WHAT YOU SHOULD DO:
Find the number of lines below in which the word "part" appears, and write that number only.

DATA BLOCK:
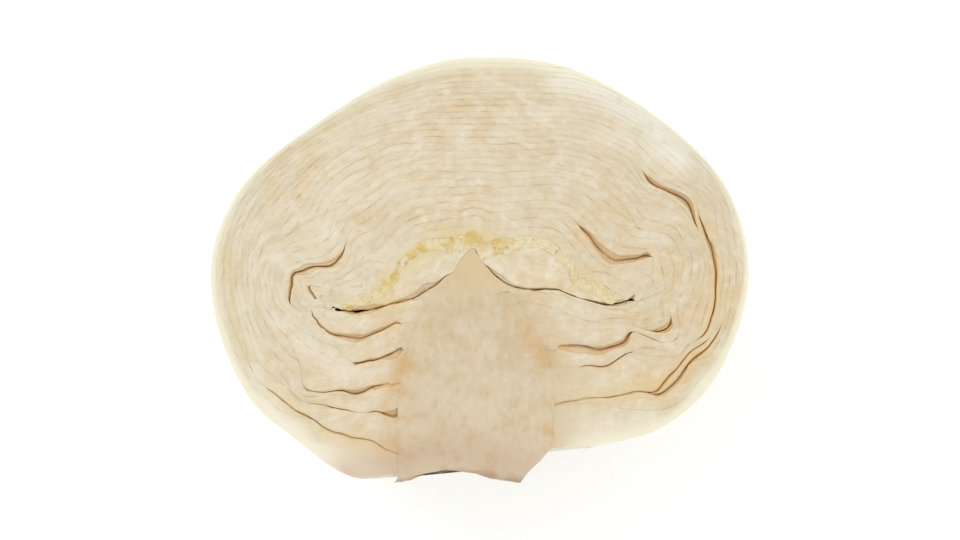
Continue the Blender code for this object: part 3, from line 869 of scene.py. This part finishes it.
def waxySkinMaterial(name):
    # The outer side of a cabbage leaf, as it grew. A bloom of wax a few micrometres thick covers
    # it, so it looks pale green under a dull haze, with white veins in a net that stands proud.
    material, tree = newMaterial(name)
    paint = {key: addNode(tree, "ShaderNodeAttribute", {"attribute_name": key}, {}, "Fac")
             for key in ("vein", "baseWhite", "stain", "level")}
    blade = addNode(tree, "ShaderNodeAttribute", {"attribute_name": "blade"}, {}, "Vector")
    whole = addNode(tree, "ShaderNodeTexCoord", {}, {}, "Object")
    net, fineNet = [addNode(tree, "ShaderNodeTexVoronoi", {"feature": "DISTANCE_TO_EDGE"},
                            {"Vector": blade, "Scale": 1000 / mesh}) for mesh in (5.263, 1.923)]
    noise = {}
    for key, size, detail, roughness in (("clouds", 38.46, 6.0, 0.6), ("wax", 4.762, 3.0, 0.5)):
        spot = addNode(tree, "ShaderNodeMapping", {}, {"Vector": whole, "Scale": perMetre(size)})
        noise[key] = addNode(tree, "ShaderNodeTexNoise", {}, {"Vector": spot, "Scale": 1.0,
                                                             "Detail": detail, "Roughness": roughness})
    ridges = addNode(tree, "ShaderNodeMapRange", {"interpolation_type": "SMOOTHSTEP"},
                     {"Value": net, "From Min": 0.16, "From Max": 0.0})
    rough = addNode(tree, "ShaderNodeMapRange", {}, {"Value": noise["wax"], "To Min": 0.4,
                                                     "To Max": 0.62})
    colour = tinted(tree, "#c1c39a", [
        ([(noise["clouds"], 0.35, 0.65)], 1.0, "#cccaae"),
        ([(net, 0.10, 0.0)], 0.4, "#d6d4c3"),
        ([(fineNet, 0.12, 0.0)], 0.18, "#d6d4c3"),
        ([paint["vein"]], 1.0, "#d8d5c6"),
        ([paint["baseWhite"]], 1.0, "#d6d3c7"),
        ([(noise["wax"], 0.5, 0.75)], 0.25, "#d5d5cc"),
        ([paint["stain"]], 1.0, "#b98d52"),
        ([(paint["level"], 0.985, 0.93)], 0.8, "#cdbd9c")])        # the inner side is not green
    finishSurface(tree, colour, ((ridges, 0.35, 0.4), (noise["wax"], 0.2, 0.3)), {
        "Roughness": rough, "IOR": 1.42,                           # leaf wax
        "Subsurface Weight": 0.2, "Subsurface Radius": (0.9, 1.0, 0.4), "Subsurface Scale": 0.002})
    return material


def stemPithMaterial(name):
    # Cabbage stem, sliced down its middle and snapped off at the end. The pith is dense and has
    # begun to dry, so it looks dull tan with a short grain, orange where the leaves join it and
    # dark brown on the broken end.
    material, tree = newMaterial(name)
    paint = {key: addNode(tree, "ShaderNodeAttribute", {"attribute_name": key}, {}, "Fac")
             for key in ("tip", "flank", "foot", "stumpEnd")}
    whole = addNode(tree, "ShaderNodeTexCoord", {}, {}, "Object")
    noise = {}
    for key, size, detail, roughness in (
            ("grain", (2.381, 3.846, 2.381), 4.0, 0.5),            # longer up the stem
            ("clouds", 16.667, 6.0, 0.65),
            ("cells", 0.909, 2.0, 0.5)):
        spot = addNode(tree, "ShaderNodeMapping", {}, {"Vector": whole, "Scale": perMetre(size)})
        noise[key] = addNode(tree, "ShaderNodeTexNoise", {}, {"Vector": spot, "Scale": 1.0,
                                                             "Detail": detail, "Roughness": roughness})
    colour = tinted(tree, "#c1b197", [
        ([(noise["clouds"], 0.40, 0.62)], 1.0, "#b8a788"),
        ([(noise["grain"], 0.5, 0.72)], 0.35, "#cabfa9"),
        ([(noise["grain"], 0.45, 0.3)], 0.4, "#ac9875"),
        ([paint["tip"]], 0.7, "#c2ab83"),
        ([paint["flank"]], 0.5, "#c1b091"),
        ([paint["flank"], (noise["clouds"], 0.46, 0.62)], 0.75, "#bb9664"),
        ([paint["foot"]], 0.75, "#b59f87"),
        ([paint["foot"], (noise["clouds"], 0.52, 0.64)], 0.6, "#b18c6a"),
        ([paint["stumpEnd"], (noise["clouds"], 0.3, 0.6)], 0.8, "#7f6355")])
    rough = addNode(tree, "ShaderNodeMapRange", {}, {"Value": noise["clouds"], "To Min": 0.5,
                                                     "To Max": 0.7})
    reliefs = ((noise["clouds"], 0.4, 1.0), (noise["grain"], 0.45, 0.5), (noise["cells"], 0.3, 0.3))
    finishSurface(tree, colour, reliefs, {
        "Roughness": rough, "IOR": 1.38,
        "Subsurface Weight": 0.15, "Subsurface Radius": (1.0, 0.7, 0.4), "Subsurface Scale": 0.0018})
    return material


print("mixing the materials")
fleshTints = {"pale": "#cbc1aa", "warm": "#c5b79b", "cloud": "#c0b091", "blush": "#c4aa80",
              "streak": "#b5a382", "white": "#d2cab8", "dash": "#a1875b", "rind": "#dad5c0"}
heartTints = {**fleshTints, "warm": "#c9bea4", "pale": "#cdc3ab", "white": "#d8d0bd"}
cutFlesh = fleshMaterial("cutLeafFlesh", fleshTints)
heartFlesh = fleshMaterial("heartLeafFlesh", heartTints)
budFlesh = crumpledBudMaterial("crumpledBudFlesh")
leafSkin = waxySkinMaterial("waxyLeafSkin")
stemPith = stemPithMaterial("cutStemPith")


print("making the leaves")
for name in names:
    grid = grids["outer" if name in outerNames else "packed"]
    points, facts, faces, cutFaces = leafMesh(leafSheet(name, grid), grid)
    points[:, 2] += cutFace["waver"] * wander(21, 38.0, points[:, 0], points[:, 1]) \
        * np.exp(np.minimum(points[:, 2], 0) / 2.0)
    materials = [budFlesh if name == "bud" else heartFlesh if "heart" in name else cutFlesh]
    tints = leafTints(facts, points)
    if name in outerNames:
        materials = [leafSkin, cutFlesh]
        tints.update(skinTints(names.index(name) - 2, facts[:, 0], facts[:, 1]))
    addPiece("cut_" + name, name, points, faces, materials, tints, cutFaces)


core = {
    "stumpRight": 16.0, "stumpLeft": 28.5,     # how far the broken end reaches to each side
    "hollow": 3.8,                             # height of its arch
    "shoulderGap": 0.03,                       # clear of the heart leaves
    "strips": 28,                              # across the cut face
}


def archLift(x):
    # the broken end of the stem is arched from side to side
    return core["hollow"] * smooth(1.15 - np.abs(x + 8.5) / 15.5)


def laid(s, u, phi):
    u = np.full_like(phi, u)
    return place(settle(np.full_like(phi, s), u, phi, stackHeight(u, phi), 0.0), u, phi)


def coreRings(columns):
    rings = []
    for u in np.linspace(0.995, 0.80, 18):       # over the shoulders, under the heart leaves
        rings.append(laid(0.0, u, columns) - (0, core["shoulderGap"], 0))
    shoulder = rings[-1]
    flankTop = laid(0.03, 0.0, columns)
    for t in np.linspace(0.12, 0.9, 7):
        rings.append(shoulder + (flankTop - shoulder) * t)
    for s in np.linspace(0.03, 1.0, 40):         # down the flank, where the leaves join
        rings.append(laid(s, 0.0, columns))
    rim = rings[-1]
    lean = (1 - np.cos(columns)) / 2
    radius = core["stumpRight"] * (1 - lean) + core["stumpLeft"] * lean
    outward = np.stack([np.cos(columns), 0 * columns, -np.sin(columns)], -1)
    foot = radius[:, None] * outward + (0, stumpBottom, 0)
    for t in np.linspace(0.15, 1.0, 9):
        ring = rim + (foot - rim) * t
        ring[:, 1] += archLift(ring[:, 0]) * smooth((t - 0.4) / 0.6)
        bulge = 0.7 * wander(31, 14.0, *ring.T) * math.sin(math.pi * t)
        rings.append(ring + outward * bulge[:, None])
    for t in (0.93, 0.8, 0.6, 0.35):             # in under the broken end
        ring = foot * (t, 1, t)
        ring[:, 1] += archLift(ring[:, 0]) + 0.8 * smooth((1 - t) / 0.4) \
            + 0.2 * wander(32, 9.0, ring[:, 0], ring[:, 2])
        rings.append(ring)
    return rings


def coreMesh():
    columns = columnSets["outer"]
    rings = coreRings(columns)
    across = len(columns)
    tip = place(0.0, 1.0, 0.0) - (0, core["shoulderGap"], 0)
    end = rings[-1].mean(0) * (0, 1, 0)
    vertices = np.concatenate([[tip], *rings, [end]])
    last = len(vertices) - 1
    faces = []
    for column in range(across - 1):
        faces.append([0, 1 + column, 2 + column])
        for row in range(len(rings) - 1):
            a = 1 + row * across + column
            faces.append([a, a + across, a + across + 1, a + 1])
        a = 1 + (len(rings) - 1) * across + column
        faces.append([a + 1, a, last])
    # the cut face: strips from right to left, then the part over the hollow end in one piece
    right = [1 + row * across for row in range(len(rings))]
    left = [r + across - 1 for r in right]
    hollowTop = stumpBottom + core["hollow"] + 1.5
    whole = [row for row in range(len(rings) - 4) if vertices[right[row], 1] > hollowTop]
    lines = [[0] * (core["strips"] + 1)]
    extra = []
    for row in whole:
        start, stop = vertices[right[row]], vertices[left[row]]
        between = range(1, core["strips"])
        lines.append([right[row], *[len(vertices) + len(extra) + k - 1 for k in between], left[row]])
        extra += [start + (stop - start) * k / core["strips"] for k in between]
    for upper, lower in zip(lines, lines[1:]):
        for k in range(core["strips"]):
            faces.append(list(dict.fromkeys([upper[k], upper[k + 1], lower[k + 1], lower[k]])))
    faces.append(lines[-1] + left[len(whole):] + [last] + right[:len(whole) - 1:-1])
    return np.concatenate([vertices, extra]), faces


def coreTints(x, y):
    return {"flank": flankTint(x, y), "tip": smooth((y + 12) / 14), "foot": nearPaths(footPaths, x, y),
            "stumpEnd": smooth((stumpBottom + archLift(x) + 1.6 - y) / 1.4)}


print("making the core")
points, faces = coreMesh()
tints = coreTints(points[:, 0], points[:, 1])
addPiece("cut_core", "core", points, faces, [stemPith], tints)


studio = {
    "cameraHeight": 0.94, "lens": 100.0,       # metres above the cut face, and mm
    "key": {"power": 8.0, "size": 0.9, "spot": (-0.55, 0.75, 1.25)},
    "fill": {"power": 3.0, "size": 1.2, "spot": (0.8, -0.4, 1.1)},
    "sky": 1.0,
}


def makeFloor():
    # Uncoated white card, rolled flat. Its fibres scatter the light, so it looks even and pale
    # with no sheen.
    material, tree = newMaterial("paleMattePaper")
    whole = addNode(tree, "ShaderNodeTexCoord", {}, {}, "Object")
    fibres = addNode(tree, "ShaderNodeTexNoise", {}, {"Vector": whole, "Scale": 1000 / 2.5})
    colour = tinted(tree, "#fbfbfa", [([fibres], 1.0, "#ffffff")])
    finishSurface(tree, colour, (), {"Roughness": 0.9})
    mesh = bpy.data.meshes.new("floor")
    mesh.from_pydata([(-3, -3, 0), (3, -3, 0), (3, 3, 0), (-3, 3, 0)], [], [(0, 1, 2, 3)])
    mesh.materials.append(material)
    floor = bpy.data.objects.new("floor", mesh)
    floor.location.z = -0.0005
    bpy.context.scene.collection.objects.link(floor)


def makeLight(name, target):
    light = bpy.data.lights.new(name, "AREA")
    light.energy = studio[name]["power"]
    light.shape = "DISK"
    light.size = studio[name]["size"]
    lamp = bpy.data.objects.new(name, light)
    lamp.location = studio[name]["spot"]
    direction = bpy.data.objects.new(name + "Aim", None)
    direction.location = target
    bpy.context.scene.collection.objects.link(lamp)
    bpy.context.scene.collection.objects.link(direction)
    aim = lamp.constraints.new("TRACK_TO")
    aim.target = direction
    aim.track_axis = "TRACK_NEGATIVE_Z"
    aim.up_axis = "UP_Y"


def makeCamera(middle, top):
    camera = bpy.data.objects.new("camera", bpy.data.cameras.new("camera"))
    camera.data.lens = studio["lens"]
    camera.data.sensor_width = 36.0
    camera.location = (middle[0], middle[1], top + studio["cameraHeight"])
    bpy.context.scene.collection.objects.link(camera)
    bpy.context.scene.camera = camera


print("setting up the studio")
top = cadHigh[2] / 1000
makeFloor()
makeLight("key", (0, 0, top / 2))
makeLight("fill", (0, 0, top / 2))
makeCamera((cadLow + cadHigh) / 2000, top)
world = bpy.data.worlds.new("studio")
world.use_nodes = True
world.node_tree.nodes["Background"].inputs["Color"].default_value = (1.0, 1.0, 1.0, 1.0)
world.node_tree.nodes["Background"].inputs["Strength"].default_value = studio["sky"]
bpy.context.scene.world = world
bpy.context.scene.view_settings.view_transform = "Standard"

EXERCISE SOLUTION:
2